Killing Pablo: The Hunt for the World’s Greatest Outlaw (Penguin USA)

This book reads like a novel. When it begins, Pablo Escobar is on the rise from a not-especially-competent bicycle thief to an obese billionaire drug lord in Medellín, Colombia. By the time it ends, our hero is dead in his underwear on a rooftop. This heartwarming family drama about the Escobars has everything: violence, twisted sex, torture, and corruption. It also exposes the former Colombian President, Cesar Gaviria, as a craven opportunist who handed his government over to the U.S. Drug Enforcement Agency (DEA) and the Medellín cartel, before fleeing the country to assume his post as the Secretary General of the Organization of American States in Washington, D.C., where he remains today. The subplot here is the creepy way in which the DEA, operating under the expedient principle that my enemy’s enemy is my friend, trained and funded the unimaginably sadistic paramilitary forces in Colombia, hoping they would help to get Pablo. Which they did. The question now, of course, is who’s left to get them?

A native of Houston, Gabriela Bocagrande now lives in Washington, D.C., where she reports on mulilateral malfeasance for the Observer.

JAMES K. GALBRAITH

Nickel and Dimed: On (Not) Getting By in America

Money Makes the World Go Around (Penguin Putnam, Inc.)

Two books for the summer stay-at-home. Barbara Ehrenreich is an Orwell for our age, updated and feminized. Her Nickel and Dimed could have been called “Down and Out in Portland and St. Paul.”

Barbara Garson is more in the vein of a Jules Verne. Money Makes the World Go Around unveils the pull and flow of financial electrons much as Around the World in Eighty Days showcased the global-mechanical age. Both books skillfully illuminate global capitalism—from the bottom up.

James K. Galbraith is co-editor with Maureen Berner of Inequality and Industrial Change: A Global View (Cambridge University Press). He teaches at the LBJ School of Public Affairs at UT-Austin.

JIM HIGHTOWER

Silent Theft: The Private Plunder of Our Common Wealth (Routledge)

Who Owns the Sky?: Our Common Assets and the Future of Capitalism

America’s Forgotten Majority: Why the White Working Class Still Matters (Basic Books)

These are books that get at what I think is the fundamental, primary political issue that can be the underlying value for regenerating progressive politics in our country, and that value is the common good versus private greed. George W. and gang, of course, are hell-bent to turn anything public over to the private sector, and the Democrats are offering only modest objection. I find that most people in the country have, deep within their hearts, this value of the common good, the notion that we’re all in this together. And if we were to refocus our politics instead of just “here’s an issue, there’s an issue,” but focus in on this value of what I consider the ethic of the common good versus the ethic of greed, then we could rally a majority constituency—you know, as I say not just the bean sprout-eaters but the snuff-dippers.

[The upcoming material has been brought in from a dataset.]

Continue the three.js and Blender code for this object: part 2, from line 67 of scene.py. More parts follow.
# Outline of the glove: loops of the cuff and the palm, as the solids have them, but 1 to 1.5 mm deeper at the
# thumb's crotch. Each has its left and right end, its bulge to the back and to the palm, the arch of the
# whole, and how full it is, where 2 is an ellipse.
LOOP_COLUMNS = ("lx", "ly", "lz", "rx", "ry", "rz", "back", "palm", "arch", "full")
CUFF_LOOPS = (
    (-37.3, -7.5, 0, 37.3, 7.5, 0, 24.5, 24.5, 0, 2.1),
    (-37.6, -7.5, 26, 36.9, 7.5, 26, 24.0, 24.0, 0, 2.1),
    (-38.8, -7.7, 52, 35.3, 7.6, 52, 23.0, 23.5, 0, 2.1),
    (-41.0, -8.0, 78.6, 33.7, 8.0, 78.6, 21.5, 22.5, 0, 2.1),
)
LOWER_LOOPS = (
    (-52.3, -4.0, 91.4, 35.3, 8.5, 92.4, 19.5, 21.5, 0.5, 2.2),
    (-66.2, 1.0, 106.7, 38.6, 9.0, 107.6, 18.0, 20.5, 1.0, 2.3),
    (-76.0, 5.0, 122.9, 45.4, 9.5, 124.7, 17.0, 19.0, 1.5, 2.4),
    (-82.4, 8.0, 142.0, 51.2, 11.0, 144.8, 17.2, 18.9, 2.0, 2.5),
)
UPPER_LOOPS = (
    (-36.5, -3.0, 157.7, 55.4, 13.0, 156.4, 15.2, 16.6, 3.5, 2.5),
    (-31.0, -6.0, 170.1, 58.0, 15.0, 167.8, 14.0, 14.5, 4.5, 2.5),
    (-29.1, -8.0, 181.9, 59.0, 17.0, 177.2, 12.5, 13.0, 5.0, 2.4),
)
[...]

Author and columnist Jim Hightower is a former editor of the Observer.

ALAN POGUE

Power Politics

Power Politics tells us, among other things, how Enron moved to take over India’s electrical power production. What Enron has done to America seems not so bad in comparison. Then there is the Big Dam thing. Two companies—neither had ever built a dam before—conspired to build a thousand of them through central India to produce electricity that no one could use and displace fifty-six million people in the process. The wonders of globalization are reveal
d: “The Reincarnat
on of Rumplestiltskin” is the subtitle of the essay.

The Supreme Court of India was so put out by Arundhati Roy that they declared the “… Judicial process and institution cannot be permitted to be scandalized or subjected to contumacious violation in such a blatant manner as has been done by her [Ms. Roy] …vicious stultification and vulgar debunking cannot be allowed to pollute the stream of justice…” I can’t get enough of the stuff myself.

Staff photographer Alan Pogue’s current exhibit (“Los Pobres de la Tierra”) can be seen at the Narciso Martinez Cultural Center in San Benito through August 16, and will then travel to Austin.

ROXANNE BOGUCKA

Berlin: City of Stones

Lutes does marvelously complex graphic novels—a.k.a. comic books. If you’re still harboring ridiculously schoolteacherish prejudices against this medium, get the fuck over it. Berlin is a fascinating document of the German capital from September 1928 to May Day 1929. The main characters are ideally positioned to bear witness to the political and cultural climate of this pivotal eight-month period. But Lutes also includes average citizens caught up in the economic and political upheaval. Their stories are all too relevant today, when we often find ourselves looking at our fellow citizens and wondering, “But how can you believe/espouse that?” Meticulously researched and beautifully rendered in Lutes’ distinctively clean drawing style. For adults.

Roxanne Bogucka is senior editor, cinema, for hybridma-gazine.com and the copy editor for the Observer.

PENNY VAN HORN

The Beach (Riverhead Books)

Remember when the movie came out, and it seemed like a teen flick revolving around Leonardo DiCaprio? And there was additional hype about how American film crews were less than exemplary in their treatment of the island in Thailand where the movie was filmed?

The book, which I read before renting the video, had so much more information and was so riveting and interesting that I plowed through it in a day or two. It takes a good, hard look at certain aspects of tourism that are kind of bogus, such as the search for the perfect, non-tourist place to visit as a tourist. Plus, it gave me a hankering for salt water, which is what summer reading is all about!

Contributing artist Penny Van Horn lives in South Austin.

When not on the phone asking Texas writers what they’re reading, Observer intern Emily DePrang can sometimes be found in the library at UT-Austin.